Cultura cioè usi e costumi, codici e convemzioni che rendono possibile e governabile il\un sistema sociale, smantellare le inibizioni può essere pericoloso, la liberta è un lusso, i cervelli sono palinsestati, configurati in :Vitto Alloggio e Affetto oppure(forza contrattuale) Belli Ricchi e intelligenti.
………..
L’individuo entra a far parte della società assumendo un ruolo. Naturalmente, può rifiutarlo, non riconoscerlo, ma allora si espone al rischio di divenire asociale, un deviante. La società allora lo emargina e alla fine lo ostracizza. Chi rifiuta un ruolo,ogni ruolo, per liberarsi dalle maglie della società, non può contare su molte opzioni. L’artista e il criminale si pongono al di fuori dei ruoli della normalità quotidiana, ma ben presto hanno a che fare in prima persona con i rigori del controllo sociale.(Franco Ferrarotti)
La mia protagonista affronta il sistema sociale, un sistema particolare, post sismico, dove ogni valore è rimesso in discussione. In più ha imparato ad accettare se stessa, da prima lontano dall’Aquila. Quella sera semplicemente e inconsciamente perde i freni, dice “e sti cazzi, la vita è una, basta paure”. Una frase che ci siamo detti in tanti dopo quella notte. Come me per la scrittura, c’è voluto il terremoto per spronarmi definitivamente.
Di stereotipi di omosessualità maschile o femminile non credo di averne parlato. Se c’è del maschile, è il mio io che emerge.
il tuo racconto m’è parso bellissimo altri 99 così e pareggi i conti con Guy de Maupassant.

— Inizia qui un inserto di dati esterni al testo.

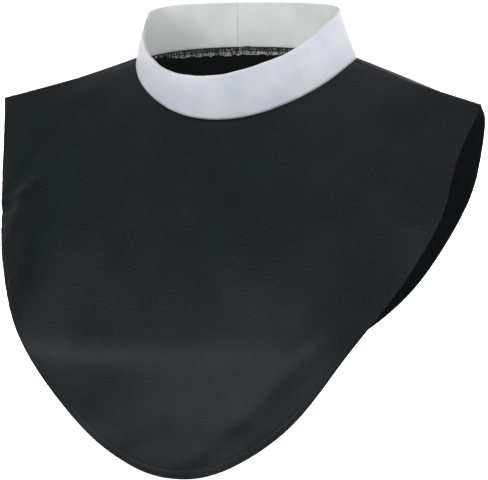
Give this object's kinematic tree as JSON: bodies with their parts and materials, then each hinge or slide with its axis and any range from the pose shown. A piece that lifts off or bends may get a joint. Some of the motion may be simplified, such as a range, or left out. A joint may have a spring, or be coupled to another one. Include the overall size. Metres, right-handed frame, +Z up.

ho letto nel suo blog questo racconto e l’ho trovato di una schiettezza e reale realtà che mi ha fatto sperare che in molti leggendolo sentissero quello che io avevo sentito.
tocca un argomento che ancora per molti, leggendo i commenti è o tabù o quasi scontato con l’immaginario già prestabilito.
credo che l’aquila centri e non per quello che racconta così visibile, ma per quello che contiene fra le righe.